**Task goal**
Only the lines from the one holding "APRON_TOP, WIDE_DRAWER_OPENING, offsets)" through the one holding "zip(*points))), Vector(map(max, zip(*points)))" are to be retyped, exactly as they appear, with both boundary lines included.

**Supplied records**
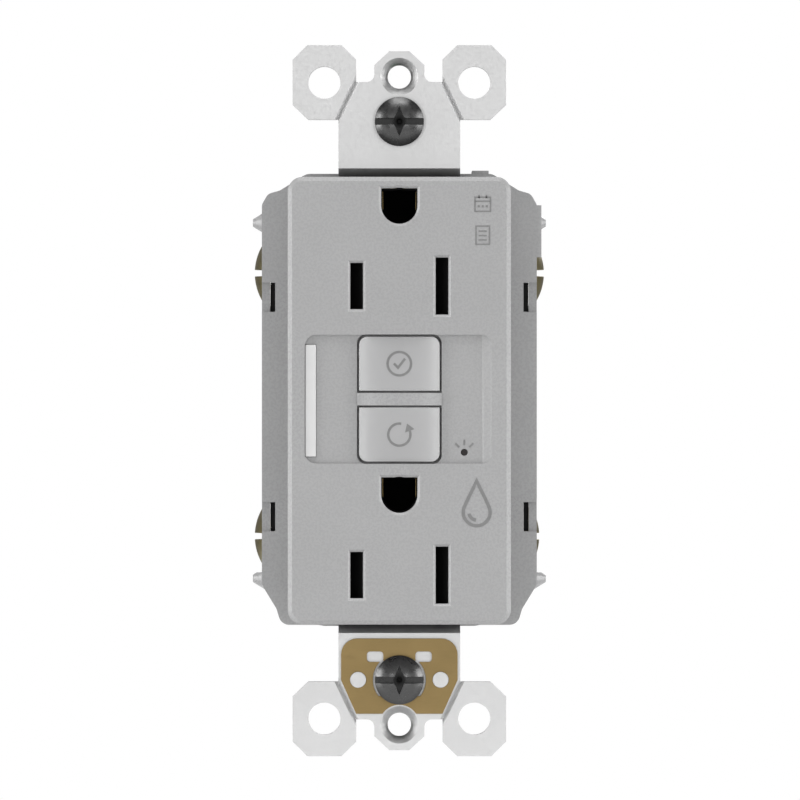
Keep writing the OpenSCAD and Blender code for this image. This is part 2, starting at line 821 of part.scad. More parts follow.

...

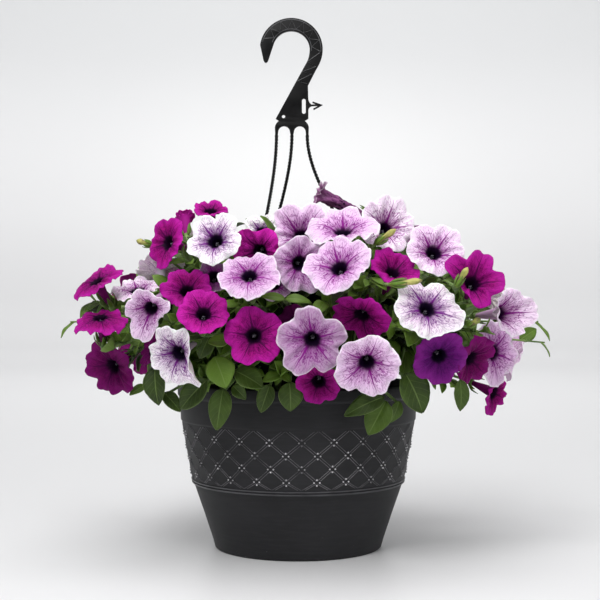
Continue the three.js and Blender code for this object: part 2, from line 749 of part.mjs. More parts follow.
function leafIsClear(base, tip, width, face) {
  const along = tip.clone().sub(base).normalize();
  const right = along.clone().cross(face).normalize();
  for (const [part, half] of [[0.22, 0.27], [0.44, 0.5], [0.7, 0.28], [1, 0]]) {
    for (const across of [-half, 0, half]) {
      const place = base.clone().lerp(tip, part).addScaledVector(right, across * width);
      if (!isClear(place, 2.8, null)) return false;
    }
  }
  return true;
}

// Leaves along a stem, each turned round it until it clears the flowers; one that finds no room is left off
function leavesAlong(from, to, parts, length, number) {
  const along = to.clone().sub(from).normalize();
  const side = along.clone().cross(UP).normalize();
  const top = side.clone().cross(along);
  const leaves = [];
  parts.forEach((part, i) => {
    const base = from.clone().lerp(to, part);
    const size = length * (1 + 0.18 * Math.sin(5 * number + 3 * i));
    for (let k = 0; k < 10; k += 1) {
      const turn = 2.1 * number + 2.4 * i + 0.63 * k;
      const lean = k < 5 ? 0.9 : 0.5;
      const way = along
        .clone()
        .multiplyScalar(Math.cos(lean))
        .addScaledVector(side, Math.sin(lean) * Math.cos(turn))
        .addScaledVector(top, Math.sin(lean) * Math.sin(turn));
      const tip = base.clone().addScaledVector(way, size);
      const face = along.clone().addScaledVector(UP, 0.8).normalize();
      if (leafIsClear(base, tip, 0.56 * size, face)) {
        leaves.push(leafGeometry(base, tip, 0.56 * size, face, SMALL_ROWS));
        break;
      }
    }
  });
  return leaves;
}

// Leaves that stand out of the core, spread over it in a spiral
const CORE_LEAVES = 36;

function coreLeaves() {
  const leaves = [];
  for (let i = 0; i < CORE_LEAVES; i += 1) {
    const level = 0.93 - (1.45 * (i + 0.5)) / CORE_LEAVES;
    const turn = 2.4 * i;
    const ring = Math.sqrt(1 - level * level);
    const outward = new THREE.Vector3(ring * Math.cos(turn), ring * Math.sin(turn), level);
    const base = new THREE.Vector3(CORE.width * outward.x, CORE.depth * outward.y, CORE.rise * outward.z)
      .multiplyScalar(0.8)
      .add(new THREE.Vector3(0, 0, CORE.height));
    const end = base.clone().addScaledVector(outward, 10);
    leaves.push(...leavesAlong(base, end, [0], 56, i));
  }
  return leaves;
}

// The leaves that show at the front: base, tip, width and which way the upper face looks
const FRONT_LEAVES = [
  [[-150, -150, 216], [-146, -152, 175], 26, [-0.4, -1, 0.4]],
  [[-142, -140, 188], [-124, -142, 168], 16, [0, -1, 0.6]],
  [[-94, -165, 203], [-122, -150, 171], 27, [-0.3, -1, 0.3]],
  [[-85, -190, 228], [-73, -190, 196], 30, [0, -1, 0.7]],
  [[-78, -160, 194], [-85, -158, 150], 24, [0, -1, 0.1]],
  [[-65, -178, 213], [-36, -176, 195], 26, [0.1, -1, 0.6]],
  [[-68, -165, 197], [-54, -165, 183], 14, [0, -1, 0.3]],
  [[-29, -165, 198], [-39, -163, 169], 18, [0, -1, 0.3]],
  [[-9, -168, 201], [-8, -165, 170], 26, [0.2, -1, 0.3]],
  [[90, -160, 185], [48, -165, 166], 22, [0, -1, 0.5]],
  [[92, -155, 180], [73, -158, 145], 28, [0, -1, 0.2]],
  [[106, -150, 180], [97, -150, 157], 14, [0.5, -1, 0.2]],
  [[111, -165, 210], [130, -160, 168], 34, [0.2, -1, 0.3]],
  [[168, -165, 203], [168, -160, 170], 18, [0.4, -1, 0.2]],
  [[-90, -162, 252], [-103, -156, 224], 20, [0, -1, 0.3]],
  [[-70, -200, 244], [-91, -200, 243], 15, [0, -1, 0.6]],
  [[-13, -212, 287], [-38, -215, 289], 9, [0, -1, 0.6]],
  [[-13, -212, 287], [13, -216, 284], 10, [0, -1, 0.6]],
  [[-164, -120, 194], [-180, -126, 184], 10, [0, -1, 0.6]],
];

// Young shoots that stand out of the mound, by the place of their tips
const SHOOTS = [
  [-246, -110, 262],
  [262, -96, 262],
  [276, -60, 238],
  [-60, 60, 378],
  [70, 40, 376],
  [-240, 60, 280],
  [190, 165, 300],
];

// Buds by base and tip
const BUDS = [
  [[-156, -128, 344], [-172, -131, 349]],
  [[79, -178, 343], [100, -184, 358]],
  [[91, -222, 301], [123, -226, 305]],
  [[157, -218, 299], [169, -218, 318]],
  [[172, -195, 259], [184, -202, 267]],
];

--

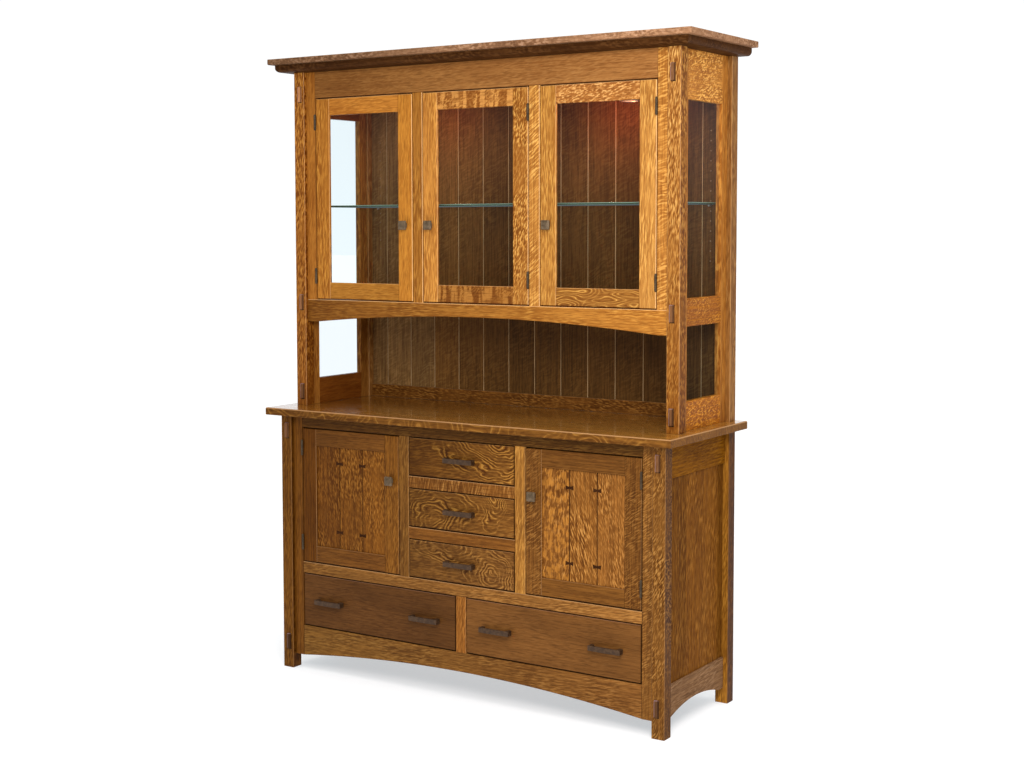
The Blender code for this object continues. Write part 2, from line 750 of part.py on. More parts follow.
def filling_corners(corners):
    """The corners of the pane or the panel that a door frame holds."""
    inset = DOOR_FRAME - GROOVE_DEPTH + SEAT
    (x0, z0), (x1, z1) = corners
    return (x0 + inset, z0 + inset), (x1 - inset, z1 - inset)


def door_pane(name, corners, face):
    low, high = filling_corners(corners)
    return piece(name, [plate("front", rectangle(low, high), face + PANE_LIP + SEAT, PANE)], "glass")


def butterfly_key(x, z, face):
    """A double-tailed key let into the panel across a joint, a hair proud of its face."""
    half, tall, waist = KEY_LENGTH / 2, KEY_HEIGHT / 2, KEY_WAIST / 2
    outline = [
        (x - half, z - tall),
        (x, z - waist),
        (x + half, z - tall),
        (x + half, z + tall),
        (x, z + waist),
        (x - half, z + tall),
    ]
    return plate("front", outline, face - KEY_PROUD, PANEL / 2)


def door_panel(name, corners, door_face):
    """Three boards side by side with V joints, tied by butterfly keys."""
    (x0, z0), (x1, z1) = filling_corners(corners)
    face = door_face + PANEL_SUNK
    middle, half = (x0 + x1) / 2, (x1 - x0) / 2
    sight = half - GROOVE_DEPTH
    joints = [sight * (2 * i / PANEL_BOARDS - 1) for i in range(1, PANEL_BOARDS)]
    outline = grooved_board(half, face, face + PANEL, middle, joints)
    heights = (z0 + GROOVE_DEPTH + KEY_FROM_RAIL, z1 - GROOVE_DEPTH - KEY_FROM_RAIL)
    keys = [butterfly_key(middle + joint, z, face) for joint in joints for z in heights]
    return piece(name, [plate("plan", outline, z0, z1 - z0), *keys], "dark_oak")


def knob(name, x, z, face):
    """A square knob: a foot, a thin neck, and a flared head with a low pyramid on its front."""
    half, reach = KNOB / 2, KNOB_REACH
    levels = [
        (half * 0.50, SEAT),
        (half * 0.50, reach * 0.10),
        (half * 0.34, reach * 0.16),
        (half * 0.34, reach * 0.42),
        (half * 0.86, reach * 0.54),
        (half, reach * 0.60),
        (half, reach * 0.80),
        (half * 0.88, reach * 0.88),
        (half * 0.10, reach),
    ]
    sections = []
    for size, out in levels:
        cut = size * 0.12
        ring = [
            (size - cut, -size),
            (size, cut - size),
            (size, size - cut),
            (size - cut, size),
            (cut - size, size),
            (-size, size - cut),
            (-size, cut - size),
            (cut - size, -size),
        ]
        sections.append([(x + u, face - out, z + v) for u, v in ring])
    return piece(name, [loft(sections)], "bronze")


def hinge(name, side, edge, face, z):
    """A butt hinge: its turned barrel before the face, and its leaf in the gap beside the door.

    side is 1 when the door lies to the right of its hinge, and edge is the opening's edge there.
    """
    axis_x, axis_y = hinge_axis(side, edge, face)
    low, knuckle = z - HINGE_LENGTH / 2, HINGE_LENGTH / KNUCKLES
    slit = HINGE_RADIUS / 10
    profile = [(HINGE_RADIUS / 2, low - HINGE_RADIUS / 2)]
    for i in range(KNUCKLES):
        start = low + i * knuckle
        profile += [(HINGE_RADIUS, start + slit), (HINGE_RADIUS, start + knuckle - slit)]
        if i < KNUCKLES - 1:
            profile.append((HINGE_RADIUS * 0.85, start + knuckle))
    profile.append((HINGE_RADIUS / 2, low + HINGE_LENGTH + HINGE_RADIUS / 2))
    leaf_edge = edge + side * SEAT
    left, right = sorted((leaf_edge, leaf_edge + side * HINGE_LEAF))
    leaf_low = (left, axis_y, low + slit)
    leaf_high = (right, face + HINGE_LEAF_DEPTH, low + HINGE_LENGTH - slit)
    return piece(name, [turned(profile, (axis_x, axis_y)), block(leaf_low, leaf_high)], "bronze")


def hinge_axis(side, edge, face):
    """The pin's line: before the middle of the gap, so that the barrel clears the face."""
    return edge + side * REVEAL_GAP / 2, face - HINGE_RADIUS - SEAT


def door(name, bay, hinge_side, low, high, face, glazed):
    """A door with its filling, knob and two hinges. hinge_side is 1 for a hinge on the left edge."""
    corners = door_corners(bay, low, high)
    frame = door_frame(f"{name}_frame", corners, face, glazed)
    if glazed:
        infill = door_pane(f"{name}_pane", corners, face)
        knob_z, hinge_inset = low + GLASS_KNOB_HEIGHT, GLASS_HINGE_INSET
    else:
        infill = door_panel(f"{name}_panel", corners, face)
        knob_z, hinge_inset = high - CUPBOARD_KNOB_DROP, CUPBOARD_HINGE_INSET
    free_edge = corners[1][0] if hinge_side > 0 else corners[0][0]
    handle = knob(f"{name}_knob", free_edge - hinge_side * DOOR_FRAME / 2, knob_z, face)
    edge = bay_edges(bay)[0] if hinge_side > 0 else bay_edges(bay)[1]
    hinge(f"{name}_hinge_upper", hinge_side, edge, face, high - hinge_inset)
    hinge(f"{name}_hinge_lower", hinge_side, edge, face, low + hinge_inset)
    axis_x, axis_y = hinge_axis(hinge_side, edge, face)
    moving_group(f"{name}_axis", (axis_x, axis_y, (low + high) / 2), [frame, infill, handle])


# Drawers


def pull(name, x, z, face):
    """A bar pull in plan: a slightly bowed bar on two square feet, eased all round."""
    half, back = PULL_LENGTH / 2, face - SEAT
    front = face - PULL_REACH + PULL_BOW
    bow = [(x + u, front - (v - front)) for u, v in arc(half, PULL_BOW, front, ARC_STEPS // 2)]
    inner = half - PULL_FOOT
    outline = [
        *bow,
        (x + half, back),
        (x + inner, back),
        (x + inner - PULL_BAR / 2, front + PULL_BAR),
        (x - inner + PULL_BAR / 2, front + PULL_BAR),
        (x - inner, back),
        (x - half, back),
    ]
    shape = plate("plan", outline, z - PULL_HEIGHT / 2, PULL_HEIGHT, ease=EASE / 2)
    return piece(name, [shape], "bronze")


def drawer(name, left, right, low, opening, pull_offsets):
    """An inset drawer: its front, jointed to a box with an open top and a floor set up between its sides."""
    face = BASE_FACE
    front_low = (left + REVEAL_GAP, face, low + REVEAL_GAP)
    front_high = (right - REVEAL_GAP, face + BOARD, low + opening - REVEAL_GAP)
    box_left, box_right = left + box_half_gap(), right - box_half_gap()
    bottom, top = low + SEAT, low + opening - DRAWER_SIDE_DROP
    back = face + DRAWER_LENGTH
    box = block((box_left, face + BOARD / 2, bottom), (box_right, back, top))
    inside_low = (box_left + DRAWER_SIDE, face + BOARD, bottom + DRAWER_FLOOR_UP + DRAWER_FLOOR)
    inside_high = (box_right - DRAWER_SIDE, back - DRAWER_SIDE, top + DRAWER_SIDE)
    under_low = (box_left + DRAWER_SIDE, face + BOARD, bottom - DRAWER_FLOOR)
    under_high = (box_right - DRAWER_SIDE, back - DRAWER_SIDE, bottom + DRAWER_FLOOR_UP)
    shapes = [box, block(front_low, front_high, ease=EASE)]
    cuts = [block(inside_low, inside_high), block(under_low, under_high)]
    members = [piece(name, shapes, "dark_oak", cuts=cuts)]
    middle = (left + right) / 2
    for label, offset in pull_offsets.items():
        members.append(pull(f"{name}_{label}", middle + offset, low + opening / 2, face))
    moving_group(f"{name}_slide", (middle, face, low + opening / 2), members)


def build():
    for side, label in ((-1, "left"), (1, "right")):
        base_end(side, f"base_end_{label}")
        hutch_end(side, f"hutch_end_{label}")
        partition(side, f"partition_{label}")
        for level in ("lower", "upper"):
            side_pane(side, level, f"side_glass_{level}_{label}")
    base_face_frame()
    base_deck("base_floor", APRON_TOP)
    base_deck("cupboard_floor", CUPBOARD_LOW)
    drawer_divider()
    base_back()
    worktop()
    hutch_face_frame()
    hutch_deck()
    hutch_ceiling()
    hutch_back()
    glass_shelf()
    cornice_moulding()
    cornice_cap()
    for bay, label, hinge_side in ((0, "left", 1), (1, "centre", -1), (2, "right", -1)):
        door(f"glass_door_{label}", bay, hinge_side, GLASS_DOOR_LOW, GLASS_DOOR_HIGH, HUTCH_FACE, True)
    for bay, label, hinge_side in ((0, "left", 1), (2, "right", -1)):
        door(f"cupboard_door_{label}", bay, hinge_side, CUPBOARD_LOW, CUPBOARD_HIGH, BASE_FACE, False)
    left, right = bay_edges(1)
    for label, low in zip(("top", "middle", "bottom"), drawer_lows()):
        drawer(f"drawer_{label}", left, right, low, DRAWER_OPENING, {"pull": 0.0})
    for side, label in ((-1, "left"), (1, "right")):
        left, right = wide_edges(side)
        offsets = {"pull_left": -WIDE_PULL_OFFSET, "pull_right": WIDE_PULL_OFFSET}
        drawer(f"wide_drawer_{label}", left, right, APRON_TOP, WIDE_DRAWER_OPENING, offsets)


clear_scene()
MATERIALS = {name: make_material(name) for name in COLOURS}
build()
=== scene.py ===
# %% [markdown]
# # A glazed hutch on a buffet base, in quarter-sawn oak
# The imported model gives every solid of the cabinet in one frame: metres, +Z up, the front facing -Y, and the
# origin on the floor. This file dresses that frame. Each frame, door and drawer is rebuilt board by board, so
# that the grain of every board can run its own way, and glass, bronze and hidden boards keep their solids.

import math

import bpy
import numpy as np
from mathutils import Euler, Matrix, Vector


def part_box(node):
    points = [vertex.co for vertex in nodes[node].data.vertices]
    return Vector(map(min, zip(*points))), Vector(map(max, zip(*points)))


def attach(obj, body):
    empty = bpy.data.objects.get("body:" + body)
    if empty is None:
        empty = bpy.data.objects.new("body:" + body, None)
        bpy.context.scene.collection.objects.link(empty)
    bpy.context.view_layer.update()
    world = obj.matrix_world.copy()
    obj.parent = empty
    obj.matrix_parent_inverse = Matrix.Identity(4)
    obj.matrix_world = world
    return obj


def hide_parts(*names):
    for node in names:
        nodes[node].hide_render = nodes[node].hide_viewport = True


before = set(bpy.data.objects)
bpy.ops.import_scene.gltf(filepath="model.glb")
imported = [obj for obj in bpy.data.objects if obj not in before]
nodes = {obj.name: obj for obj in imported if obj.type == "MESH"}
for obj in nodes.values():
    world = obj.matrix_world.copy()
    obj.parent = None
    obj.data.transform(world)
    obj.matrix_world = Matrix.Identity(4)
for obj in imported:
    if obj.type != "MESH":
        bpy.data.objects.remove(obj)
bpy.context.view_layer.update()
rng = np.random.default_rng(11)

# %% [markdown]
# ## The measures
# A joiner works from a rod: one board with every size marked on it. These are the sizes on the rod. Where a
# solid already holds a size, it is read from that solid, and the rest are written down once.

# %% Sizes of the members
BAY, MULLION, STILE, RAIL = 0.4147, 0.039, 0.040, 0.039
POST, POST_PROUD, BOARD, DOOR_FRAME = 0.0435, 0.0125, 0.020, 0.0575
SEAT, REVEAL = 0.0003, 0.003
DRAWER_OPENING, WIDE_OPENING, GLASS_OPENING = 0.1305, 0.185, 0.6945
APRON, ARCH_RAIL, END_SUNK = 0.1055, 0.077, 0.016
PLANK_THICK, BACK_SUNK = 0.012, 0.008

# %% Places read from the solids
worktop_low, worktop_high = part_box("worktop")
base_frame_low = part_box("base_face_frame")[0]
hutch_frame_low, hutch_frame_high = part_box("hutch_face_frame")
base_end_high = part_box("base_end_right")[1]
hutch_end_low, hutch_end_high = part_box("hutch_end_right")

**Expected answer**
        drawer(f"wide_drawer_{label}", left, right, APRON_TOP, WIDE_DRAWER_OPENING, offsets)


clear_scene()
MATERIALS = {name: make_material(name) for name in COLOURS}
build()
=== scene.py ===
# %% [markdown]
# # A glazed hutch on a buffet base, in quarter-sawn oak
# The imported model gives every solid of the cabinet in one frame: metres, +Z up, the front facing -Y, and the
# origin on the floor. This file dresses that frame. Each frame, door and drawer is rebuilt board by board, so
# that the grain of every board can run its own way, and glass, bronze and hidden boards keep their solids.

import math

import bpy
import numpy as np
from mathutils import Euler, Matrix, Vector


def part_box(node):
    points = [vertex.co for vertex in nodes[node].data.vertices]
    return Vector(map(min, zip(*points))), Vector(map(max, zip(*points)))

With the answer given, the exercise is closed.